Manufacturers want more money and they feel if they raise prices people will revolt so they diminish the size of the product hoping we won’t notice – shame on them. Some even reduce the size and increase the price. Consumers realize costs are increasing but camouflaging price increases through subterfuge doesn’t make us trust these people; as if we ever did. I’ve seen products that have added indentations to the design of the can or bottle that, in effect, reduces the product inside while making the exterior somehow more appealing to the consumer. That’s downright deceitful.

In my research I did find an anomaly, L’Oreal, the hair product people, started to promote a small sachet-size shampoo smaller than the regular size in India to appeal to a less affluent consumer group. India is a huge market for them so it made sense to reduce the package size (and price). They sell them in Canada and the US as convenient travel packs.

CBC’s Marketplace, in Canada, had a contest on a recent television show to find the smallest shrinking products. Ivory BodyWash dropped their product size by 15%. Ivory added ‘new and improved’ to take your eye off the size at the bottom of the bottle. Charmin is short sheeting us by changing our favorite squeezable toilet paper to smaller ‘sheet’ size. Does anyone know the difference between 2 and 3 ply? Even the mainstay of many meals, pasta, has been reduced by 15-20% but they say your GMO wheat enhanced spaghetti is ‘health smart’ in bold print.

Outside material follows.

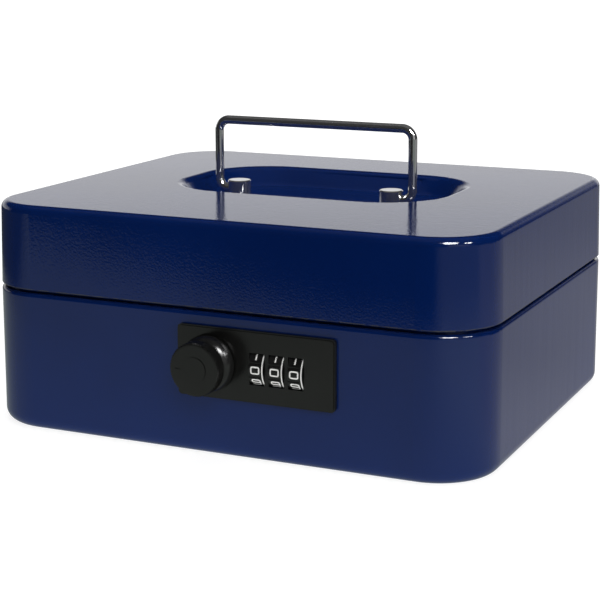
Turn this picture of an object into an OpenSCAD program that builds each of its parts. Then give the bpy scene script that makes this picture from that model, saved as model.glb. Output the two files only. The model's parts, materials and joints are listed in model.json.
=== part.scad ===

I love my potato chips but they have been dropped 15 grams hoping we would not notice the rip off. That’s a lot for a bag of chips we always felt were half air anyways. At least chips were always in bags. Many manufacturers are now putting products in bags because the contents appear larger. Chips Ahoy cookies reduced the size of their bag of cookies from 350 grams to 300 – this is underhanded. What did they do with all those extra chocolate chips?

I love the popcorn scenario. Sure they reduced the size of instant microwave popping corn but now they call them ‘personal’ size portions. So much for sharing popcorn and a movie at home with my honey, I’ll have to wait for her to go to bed to eat my popcorn. The good thing is a pound of butter is still a pound problem is I bought a retro glass butter dish with a lid the other day and my butter won’t fit, they downsized the butter dish, ahghg!

My mom says don’t mess with her tea; well Red Rose tea provides the same size bags per box but dropped 6 fewer bags from the carton trying to make it unnoticeable in the enhanced packaging. Imagine the money Red Rose saves giving us 6 teabags less multiplied by a million or two packages. These tea pirates are making a killing. If they don’t reduce the portion size they reduce the contents that amounts to the same thing. 

For those of us who are business people, we know that the cost of gas (don’t get me going on that price-fixed industry), transportation, labor, taxes, raw materials, etc. make prices rise whether it is a real or a made up excuse. Changing package sizes while hiding the fact is wrong. It is underhanded with the manufacturers hoping consumers will not notice. We do.

The bottom line is sellers of products must be hiring psychologists to market to us hoping we can be fooled into believing we are getting value for our dollar. The truth is; the products we grew up with have no semblance of the products we now consume. They have been modified in look and form, hydrogenated, GMO’d, substituted and are not the products we remember – seriously!

My response? I’m not going to buy into their game. I’ll watch and report on sneaky packaging and let others decide if they are willing to pay more for less. I’m, also, not buying into GMO and massively sugar-based food products, but that’s another article.